---------- GIVEN INFORMATION ----------
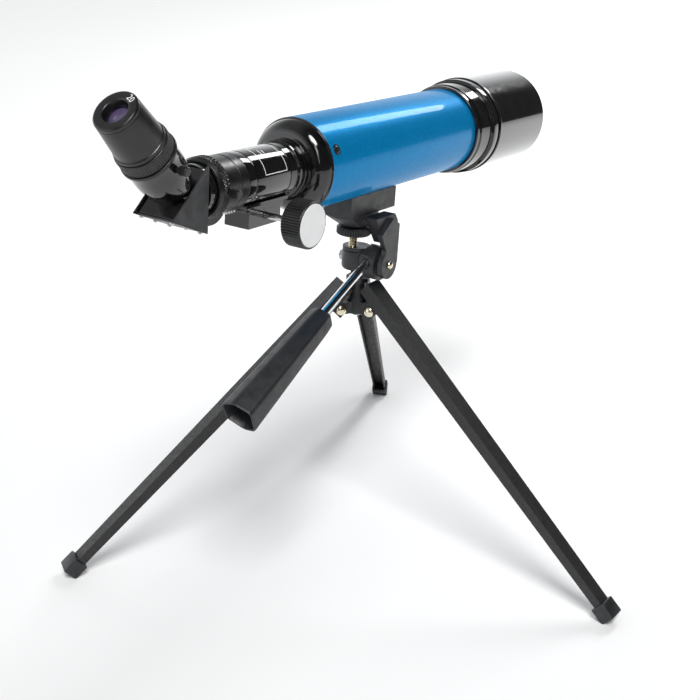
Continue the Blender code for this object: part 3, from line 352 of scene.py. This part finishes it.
FINISHES = {
    "blue_paint": metallic_blue(),
    "textured_black": powder_coat(),
    "lens_glass": coated_glass(),
    "gloss_black": plain_finish(
        "gloss_black", (0.004, 0.004, 0.0045), (0.008, 0.008, 0.009), 0.10, 0.03, 3.0, 0.0006,
        coat_weight=0.6, coat_roughness=0.04),
    "satin_black": plain_finish(
        "satin_black", (0.005, 0.005, 0.0055), (0.009, 0.009, 0.010), 0.34, 0.05, 0.35, 0.006,
        coat_weight=0.12, coat_roughness=0.15),
    "matt_grey": plain_finish(
        "matt_grey", (0.014, 0.0145, 0.016), (0.022, 0.023, 0.026), 0.42, 0.07, 0.45, 0.030),
    "white_disc": plain_finish(
        "white_disc", (0.90, 0.91, 0.92), (0.95, 0.95, 0.95), 0.42, 0.06, 0.5, 0.010),
    "chrome": plain_finish(
        "chrome", (0.80, 0.81, 0.83), (0.88, 0.88, 0.90), 0.07, 0.03, 2.5, 0.0004, metallic=1.0),
    "brass_nickel": plain_finish(
        "brass_nickel", (0.76, 0.68, 0.50), (0.83, 0.76, 0.60), 0.20, 0.06, 0.4, 0.006, metallic=1.0),
    "steel": plain_finish(
        "steel", (0.50, 0.50, 0.51), (0.62, 0.62, 0.63), 0.28, 0.08, 0.3, 0.006, metallic=1.0),
}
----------
JOB
Recopy all the lines exactly as they appear.

RESULT
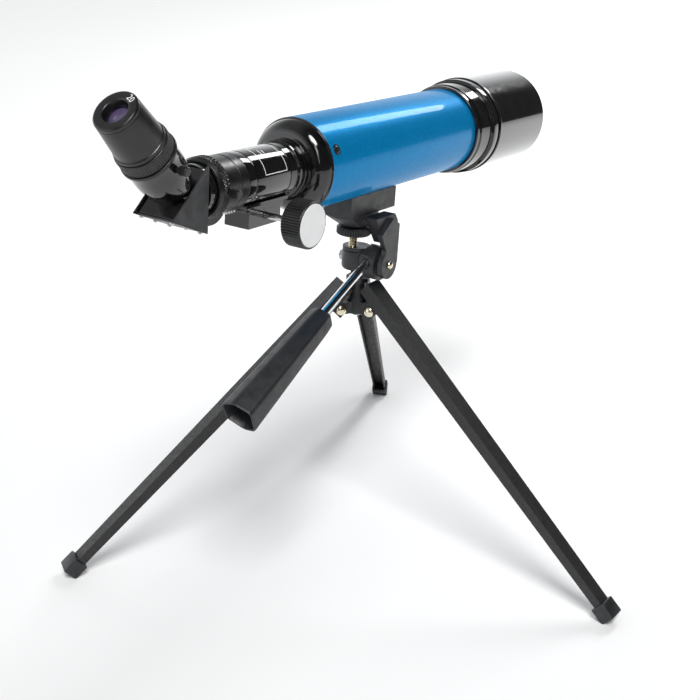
Continue the Blender code for this object: part 3, from line 352 of scene.py. This part finishes it.
FINISHES = {
    "blue_paint": metallic_blue(),
    "textured_black": powder_coat(),
    "lens_glass": coated_glass(),
    "gloss_black": plain_finish(
        "gloss_black", (0.004, 0.004, 0.0045), (0.008, 0.008, 0.009), 0.10, 0.03, 3.0, 0.0006,
        coat_weight=0.6, coat_roughness=0.04),
    "satin_black": plain_finish(
        "satin_black", (0.005, 0.005, 0.0055), (0.009, 0.009, 0.010), 0.34, 0.05, 0.35, 0.006,
        coat_weight=0.12, coat_roughness=0.15),
    "matt_grey": plain_finish(
        "matt_grey", (0.014, 0.0145, 0.016), (0.022, 0.023, 0.026), 0.42, 0.07, 0.45, 0.030),
    "white_disc": plain_finish(
        "white_disc", (0.90, 0.91, 0.92), (0.95, 0.95, 0.95), 0.42, 0.06, 0.5, 0.010),
    "chrome": plain_finish(
        "chrome", (0.80, 0.81, 0.83), (0.88, 0.88, 0.90), 0.07, 0.03, 2.5, 0.0004, metallic=1.0),
    "brass_nickel": plain_finish(
        "brass_nickel", (0.76, 0.68, 0.50), (0.83, 0.76, 0.60), 0.20, 0.06, 0.4, 0.006, metallic=1.0),
    "steel": plain_finish(
        "steel", (0.50, 0.50, 0.51), (0.62, 0.62, 0.63), 0.28, 0.08, 0.3, 0.006, metallic=1.0),
}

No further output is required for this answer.